DR LOVE: Paul, what are your thoughts about the efficacy of fulvestrant and the use of a loading dose?

DR GOSS: Using a loading dose seems like the appropiate way to administer fulvestrant. Many people believe fulvestrant’s pharmacology has impaired its activity. Several studies are being conducted that will provide additional data on this topic.

One strategy in metastatic disease is evaluating a loading dose and then maintaining a high dose of fulvestrant. A neoadjuvant trial, called the NEWEST trial, is comparing a loading dose to a standard dose.

2.1

In that trial, an early rebiopsy will examine cell proliferation and other markers in the tumor to determine whether the loading dose has a biologic effect. I don’t believe we have evidence that fulvestrant is better than an aromatase inhibitor as initial therapy for metastatic disease.

However, I believe the results from EFECT (Evaluation of Fulvestrant versus Exemestane Clinical Trial) are convincing that fulvestrant and exemestane are comparable for patients who have failed on a nonsteroidal aromatase inhibitor (Gradishar 2006; [2.1]).

DR WINER: We’re all using a loading dose of fulvestrant. However, zero data are available regarding its efficacy because it wasn’t compared to a standard dose.

It is interesting that we’ve had a number of discussions about wanting data from Phase III randomized studies before writing a prescription, and in this case, the pharmacokinetic data are on slides and we have no efficacy data. However, 10 out of 12 of us are using a loading dose, including myself.

Questions 28 and 29

Track 2

DR LOVE: Paul, can you comment on the results of the EFECT study?

DR GOSS: I’m always skeptical about stable disease in chronic endocrine-responsive disease, but if it’s true that about 35 percent of patients benefit from exemestane following failure with letrozole or anastrozole (Gradishar 2006), it implies a substantial lack of cross resistance between those two classes of aromatase inhibitors.
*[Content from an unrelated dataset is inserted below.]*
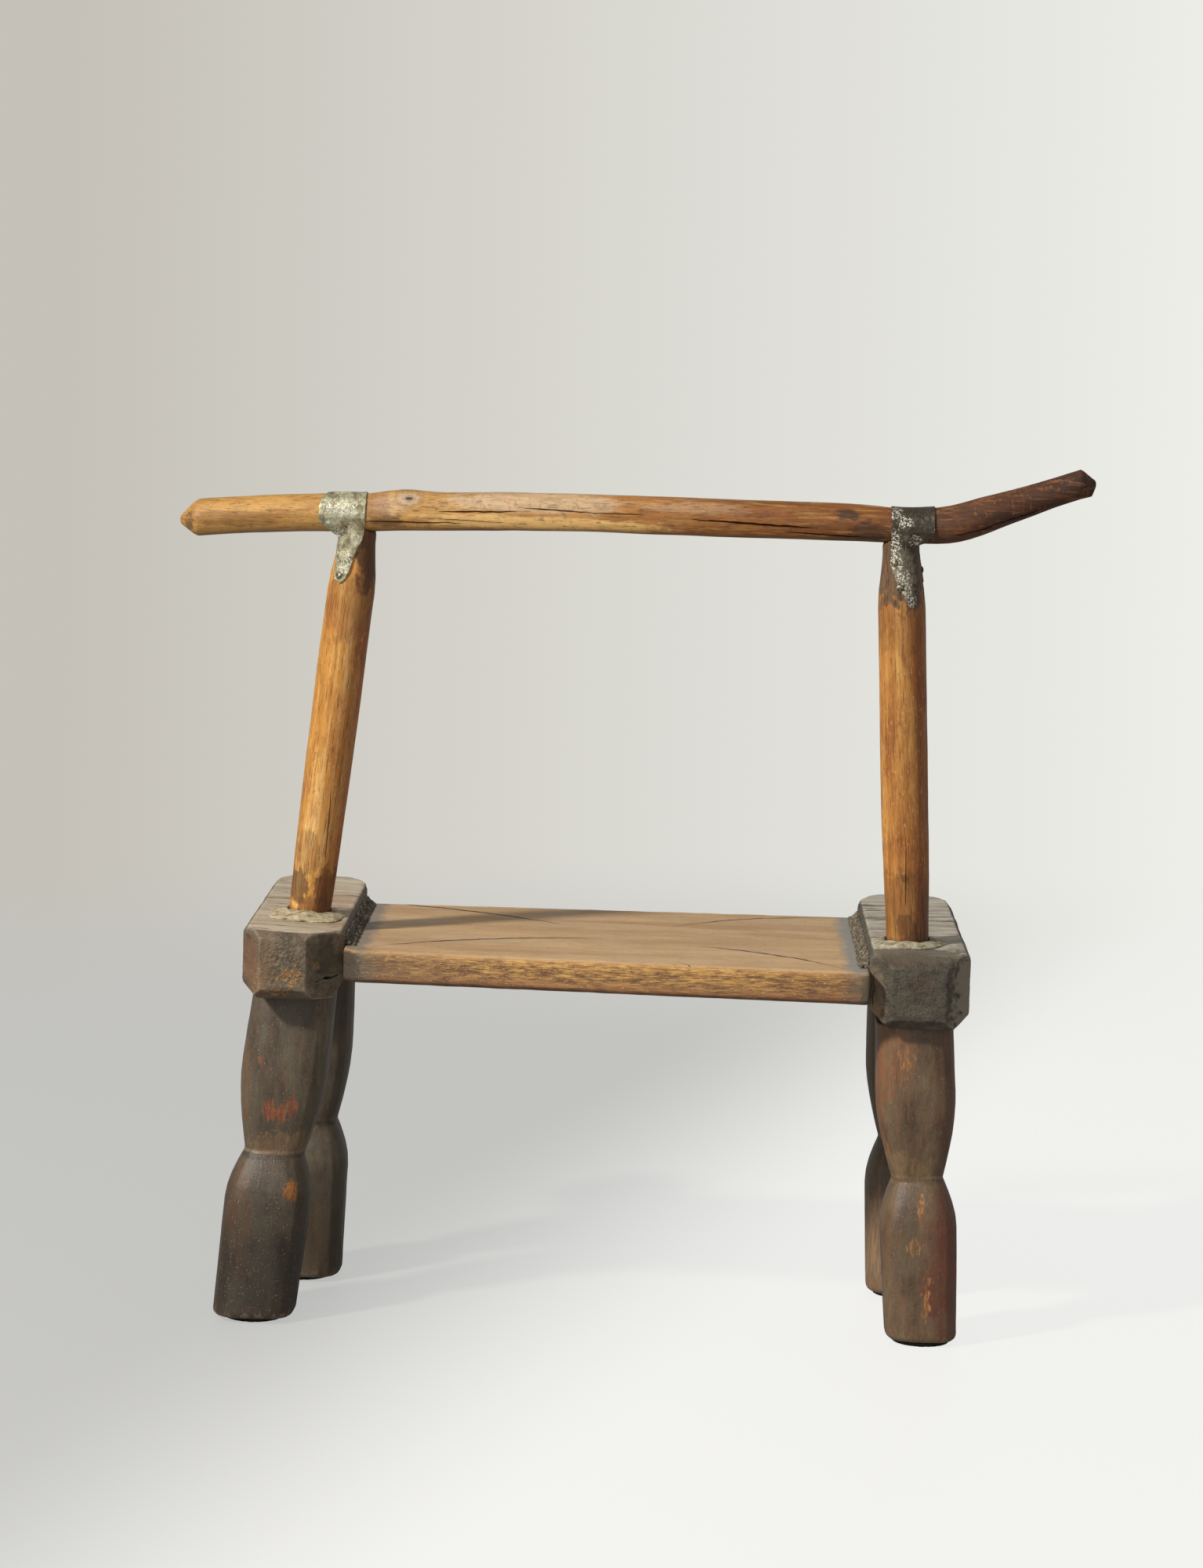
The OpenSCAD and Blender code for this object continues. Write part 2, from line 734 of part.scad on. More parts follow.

DR SPARANO: In the Phase III trials with patients whose disease progressed on tamoxifen (Robertson 2003) and patients whose disease progressed on an aromatase inhibitor (Gradishar 2006), the treatment arms (fulvestrant versus anastrozole and fulvestrant versus exemestane, respectively) produced comparable results. I still believe the aromatase inhibitor in both cases is a winner because the average patient would prefer to receive an oral agent.

Second, we have a fair amount of information now regarding the efficacy of fulvestrant following an aromatase inhibitor, whereas we don’t have that information for the converse. For those reasons, most people still choose an aromatase inhibitor and reserve fulvestrant in the event of progression.

Track 3

DR LOVE: Kathy, where is fulvestrant heading in terms of ongoing and future clinical trials?

DR PRITCHARD: Ongoing trials are comparing an aromatase inhibitor with fulvestrant to an aromatase inhibitor alone in the metastatic setting. An evaluation of that same question in the adjuvant setting has been proposed.

DR LOVE: Paul, what do you think about the strategy of combining an aromatase inhibitor and fulvestrant?

DR GOSS: I like that strategy. I’ve said many times that I believe this type of trial is one of the pieces of an important puzzle about endocrine therapy. We need to continue pursuing the optimization of standard endocrine therapy.

DR LOVE: In a clinical setting, for patients with metastatic disease progressing on an aromatase inhibitor, are there situations in which you would continue the aromatase inhibitor and add fulvestrant?

DR GOSS: I do occasionally, but I talk to the patient carefully about it. I do it because I often wonder how many more endocrine therapies I have left to try with this patient. I can see chemotherapy approaching on the horizon, and I believe perhaps I have one more crack.

After progression on an aromatase inhibitor, we don’t have a standard therapy. It’s dealer’s choice whether to switch to another hormone therapy or to add fulvestrant to an aromatase inhibitor.